Residents recently received a “Gardens for the City” program grant to build 24 new flower and vegetable beds on an empty lot after outgrowing their current 40-plot community garden nearby.

"We have a waiting list of more than 50 people wanting space to garden," said Ingersoll Garden Club president Edna Grant, 74. "Interest is just increasing around here."

Members of New York Restoration Project (NYPR), along with NYCHA Resident Green Committees, Green City Force and Myrtle Ave Brooklyn Partnership teamed up to build and install the new beds for Ingersoll residents on Myrtle Avenue between Fleet Place and Navy Street.
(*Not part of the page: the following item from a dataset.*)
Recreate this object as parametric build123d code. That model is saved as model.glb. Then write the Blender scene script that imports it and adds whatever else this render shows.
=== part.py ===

Members are eager to start planting seeds in time for spring.

"Some gardeners were in makeshift plots and others just grew in pots on the fringes of the first garden," said NYPR director Amanda Brown. "They grew wherever they could."

Ingersoll's current garden was planted six years ago when the local Associated Supermarket was shuttered to make way for new residential buildings. At that time the Garden Club had eight members and eight plots.

But times have changed for the club, which now boasts more than 40 members who grow tomatoes, cucumbers, collard greens, lettuce, herbs, eggplant, string beans and squash.

"The vegetables are very good," Grant said. "We can't get enough."

And these gardens are about more than just the food for residents who enjoy the community feel of a garden.

"When the weather is nice we spend full days in the garden sitting and talking and laughing," Grant said. "We have a good time out there."